Modeling code records »
[Begin]

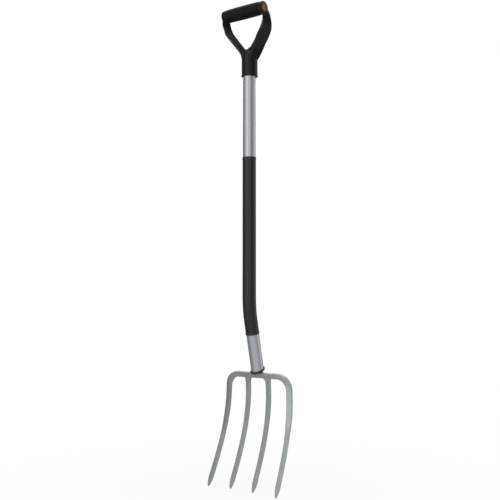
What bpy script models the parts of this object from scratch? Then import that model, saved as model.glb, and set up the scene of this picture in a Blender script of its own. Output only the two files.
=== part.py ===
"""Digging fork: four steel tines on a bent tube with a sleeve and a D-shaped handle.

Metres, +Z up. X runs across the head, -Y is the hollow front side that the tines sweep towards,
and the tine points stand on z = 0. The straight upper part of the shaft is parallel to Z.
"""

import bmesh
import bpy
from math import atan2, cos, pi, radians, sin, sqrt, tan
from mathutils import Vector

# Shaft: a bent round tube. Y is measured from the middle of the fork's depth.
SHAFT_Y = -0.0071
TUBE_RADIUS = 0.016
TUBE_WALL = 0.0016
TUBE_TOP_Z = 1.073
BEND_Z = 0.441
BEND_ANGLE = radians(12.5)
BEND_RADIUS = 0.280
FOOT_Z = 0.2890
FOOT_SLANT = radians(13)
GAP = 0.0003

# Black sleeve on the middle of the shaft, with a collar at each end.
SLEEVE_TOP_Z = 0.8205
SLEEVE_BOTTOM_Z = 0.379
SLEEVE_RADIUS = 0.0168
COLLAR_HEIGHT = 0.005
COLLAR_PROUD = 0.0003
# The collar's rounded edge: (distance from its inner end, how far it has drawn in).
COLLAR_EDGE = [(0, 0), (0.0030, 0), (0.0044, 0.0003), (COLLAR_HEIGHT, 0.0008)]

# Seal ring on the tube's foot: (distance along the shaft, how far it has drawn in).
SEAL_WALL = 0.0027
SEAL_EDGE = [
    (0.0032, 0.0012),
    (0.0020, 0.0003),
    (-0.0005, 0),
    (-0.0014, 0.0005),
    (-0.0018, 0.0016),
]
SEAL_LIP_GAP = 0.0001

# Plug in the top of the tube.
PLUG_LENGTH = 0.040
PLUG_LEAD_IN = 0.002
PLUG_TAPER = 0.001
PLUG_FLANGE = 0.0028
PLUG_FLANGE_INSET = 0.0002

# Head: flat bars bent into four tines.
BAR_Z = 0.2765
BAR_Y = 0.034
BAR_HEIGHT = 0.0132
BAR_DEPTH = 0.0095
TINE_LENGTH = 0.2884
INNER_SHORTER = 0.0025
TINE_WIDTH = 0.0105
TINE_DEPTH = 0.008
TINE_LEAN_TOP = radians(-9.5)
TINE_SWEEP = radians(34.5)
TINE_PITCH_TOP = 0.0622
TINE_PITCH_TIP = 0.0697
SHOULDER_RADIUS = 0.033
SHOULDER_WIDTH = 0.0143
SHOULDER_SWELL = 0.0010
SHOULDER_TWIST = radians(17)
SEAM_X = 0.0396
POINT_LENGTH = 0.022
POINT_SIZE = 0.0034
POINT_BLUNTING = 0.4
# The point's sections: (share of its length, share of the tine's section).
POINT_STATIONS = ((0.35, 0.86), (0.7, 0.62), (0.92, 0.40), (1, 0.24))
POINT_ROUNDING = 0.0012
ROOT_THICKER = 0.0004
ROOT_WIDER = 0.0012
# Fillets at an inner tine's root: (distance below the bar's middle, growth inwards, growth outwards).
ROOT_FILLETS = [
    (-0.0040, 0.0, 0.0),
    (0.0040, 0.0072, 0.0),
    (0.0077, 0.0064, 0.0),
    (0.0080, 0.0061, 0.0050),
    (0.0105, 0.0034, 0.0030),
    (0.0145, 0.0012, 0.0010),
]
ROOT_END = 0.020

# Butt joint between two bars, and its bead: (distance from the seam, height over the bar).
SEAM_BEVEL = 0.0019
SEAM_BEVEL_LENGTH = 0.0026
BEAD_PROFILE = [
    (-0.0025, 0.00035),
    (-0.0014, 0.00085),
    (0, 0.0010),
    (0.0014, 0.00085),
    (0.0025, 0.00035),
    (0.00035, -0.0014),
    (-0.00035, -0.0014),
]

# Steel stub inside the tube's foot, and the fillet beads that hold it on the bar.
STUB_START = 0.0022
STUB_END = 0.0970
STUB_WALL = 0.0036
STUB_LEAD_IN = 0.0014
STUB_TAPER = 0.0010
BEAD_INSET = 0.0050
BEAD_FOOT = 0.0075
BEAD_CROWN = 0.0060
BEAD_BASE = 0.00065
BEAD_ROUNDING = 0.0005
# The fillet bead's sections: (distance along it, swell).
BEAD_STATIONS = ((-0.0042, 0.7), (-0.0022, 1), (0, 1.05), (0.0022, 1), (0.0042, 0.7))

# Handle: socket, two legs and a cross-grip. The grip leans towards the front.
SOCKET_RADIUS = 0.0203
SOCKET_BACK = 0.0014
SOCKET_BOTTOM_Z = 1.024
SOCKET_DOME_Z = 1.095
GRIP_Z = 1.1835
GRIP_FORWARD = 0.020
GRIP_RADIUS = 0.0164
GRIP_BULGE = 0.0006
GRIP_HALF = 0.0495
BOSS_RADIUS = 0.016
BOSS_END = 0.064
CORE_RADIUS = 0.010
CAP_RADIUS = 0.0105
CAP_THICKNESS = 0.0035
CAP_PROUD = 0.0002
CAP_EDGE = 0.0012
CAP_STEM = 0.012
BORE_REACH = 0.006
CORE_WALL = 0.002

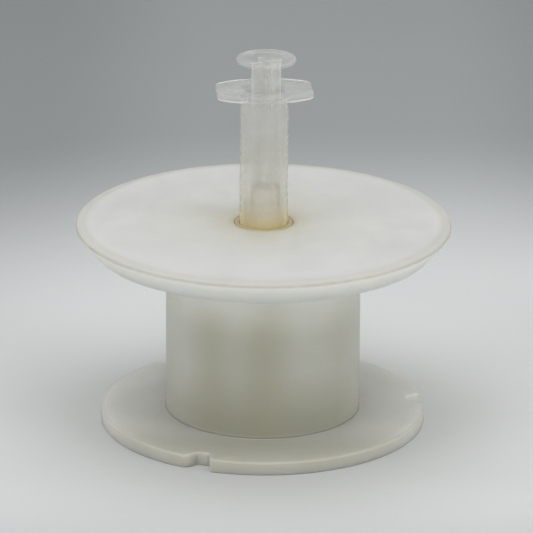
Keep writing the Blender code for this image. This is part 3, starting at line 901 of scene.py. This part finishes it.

[End]

WHAT TO WORK ON » Return the lines above exactly, keeping every word.

RESULT FOR THIS EXERCISE »
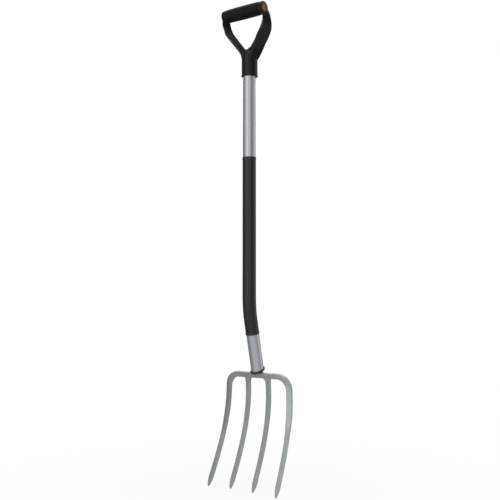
What bpy script models the parts of this object from scratch? Then import that model, saved as model.glb, and set up the scene of this picture in a Blender script of its own. Output only the two files.
=== part.py ===
"""Digging fork: four steel tines on a bent tube with a sleeve and a D-shaped handle.

Metres, +Z up. X runs across the head, -Y is the hollow front side that the tines sweep towards,
and the tine points stand on z = 0. The straight upper part of the shaft is parallel to Z.
"""

import bmesh
import bpy
from math import atan2, cos, pi, radians, sin, sqrt, tan
from mathutils import Vector

# Shaft: a bent round tube. Y is measured from the middle of the fork's depth.
SHAFT_Y = -0.0071
TUBE_RADIUS = 0.016
TUBE_WALL = 0.0016
TUBE_TOP_Z = 1.073
BEND_Z = 0.441
BEND_ANGLE = radians(12.5)
BEND_RADIUS = 0.280
FOOT_Z = 0.2890
FOOT_SLANT = radians(13)
GAP = 0.0003

# Black sleeve on the middle of the shaft, with a collar at each end.
SLEEVE_TOP_Z = 0.8205
SLEEVE_BOTTOM_Z = 0.379
SLEEVE_RADIUS = 0.0168
COLLAR_HEIGHT = 0.005
COLLAR_PROUD = 0.0003
# The collar's rounded edge: (distance from its inner end, how far it has drawn in).
COLLAR_EDGE = [(0, 0), (0.0030, 0), (0.0044, 0.0003), (COLLAR_HEIGHT, 0.0008)]

# Seal ring on the tube's foot: (distance along the shaft, how far it has drawn in).
SEAL_WALL = 0.0027
SEAL_EDGE = [
    (0.0032, 0.0012),
    (0.0020, 0.0003),
    (-0.0005, 0),
    (-0.0014, 0.0005),
    (-0.0018, 0.0016),
]
SEAL_LIP_GAP = 0.0001

# Plug in the top of the tube.
PLUG_LENGTH = 0.040
PLUG_LEAD_IN = 0.002
PLUG_TAPER = 0.001
PLUG_FLANGE = 0.0028
PLUG_FLANGE_INSET = 0.0002

# Head: flat bars bent into four tines.
BAR_Z = 0.2765
BAR_Y = 0.034
BAR_HEIGHT = 0.0132
BAR_DEPTH = 0.0095
TINE_LENGTH = 0.2884
INNER_SHORTER = 0.0025
TINE_WIDTH = 0.0105
TINE_DEPTH = 0.008
TINE_LEAN_TOP = radians(-9.5)
TINE_SWEEP = radians(34.5)
TINE_PITCH_TOP = 0.0622
TINE_PITCH_TIP = 0.0697
SHOULDER_RADIUS = 0.033
SHOULDER_WIDTH = 0.0143
SHOULDER_SWELL = 0.0010
SHOULDER_TWIST = radians(17)
SEAM_X = 0.0396
POINT_LENGTH = 0.022
POINT_SIZE = 0.0034
POINT_BLUNTING = 0.4
# The point's sections: (share of its length, share of the tine's section).
POINT_STATIONS = ((0.35, 0.86), (0.7, 0.62), (0.92, 0.40), (1, 0.24))
POINT_ROUNDING = 0.0012
ROOT_THICKER = 0.0004
ROOT_WIDER = 0.0012
# Fillets at an inner tine's root: (distance below the bar's middle, growth inwards, growth outwards).
ROOT_FILLETS = [
    (-0.0040, 0.0, 0.0),
    (0.0040, 0.0072, 0.0),
    (0.0077, 0.0064, 0.0),
    (0.0080, 0.0061, 0.0050),
    (0.0105, 0.0034, 0.0030),
    (0.0145, 0.0012, 0.0010),
]
ROOT_END = 0.020

# Butt joint between two bars, and its bead: (distance from the seam, height over the bar).
SEAM_BEVEL = 0.0019
SEAM_BEVEL_LENGTH = 0.0026
BEAD_PROFILE = [
    (-0.0025, 0.00035),
    (-0.0014, 0.00085),
    (0, 0.0010),
    (0.0014, 0.00085),
    (0.0025, 0.00035),
    (0.00035, -0.0014),
    (-0.00035, -0.0014),
]

# Steel stub inside the tube's foot, and the fillet beads that hold it on the bar.
STUB_START = 0.0022
STUB_END = 0.0970
STUB_WALL = 0.0036
STUB_LEAD_IN = 0.0014
STUB_TAPER = 0.0010
BEAD_INSET = 0.0050
BEAD_FOOT = 0.0075
BEAD_CROWN = 0.0060
BEAD_BASE = 0.00065
BEAD_ROUNDING = 0.0005
# The fillet bead's sections: (distance along it, swell).
BEAD_STATIONS = ((-0.0042, 0.7), (-0.0022, 1), (0, 1.05), (0.0022, 1), (0.0042, 0.7))

# Handle: socket, two legs and a cross-grip. The grip leans towards the front.
SOCKET_RADIUS = 0.0203
SOCKET_BACK = 0.0014
SOCKET_BOTTOM_Z = 1.024
SOCKET_DOME_Z = 1.095
GRIP_Z = 1.1835
GRIP_FORWARD = 0.020
GRIP_RADIUS = 0.0164
GRIP_BULGE = 0.0006
GRIP_HALF = 0.0495
BOSS_RADIUS = 0.016
BOSS_END = 0.064
CORE_RADIUS = 0.010
CAP_RADIUS = 0.0105
CAP_THICKNESS = 0.0035
CAP_PROUD = 0.0002
CAP_EDGE = 0.0012
CAP_STEM = 0.012
BORE_REACH = 0.006
CORE_WALL = 0.002

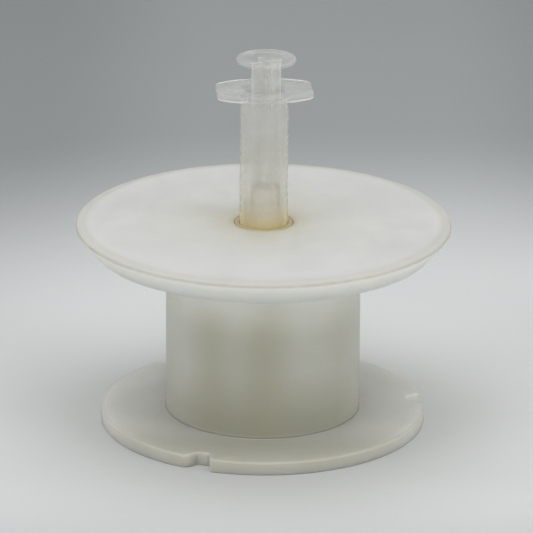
Keep writing the Blender code for this image. This is part 3, starting at line 901 of scene.py. This part finishes it.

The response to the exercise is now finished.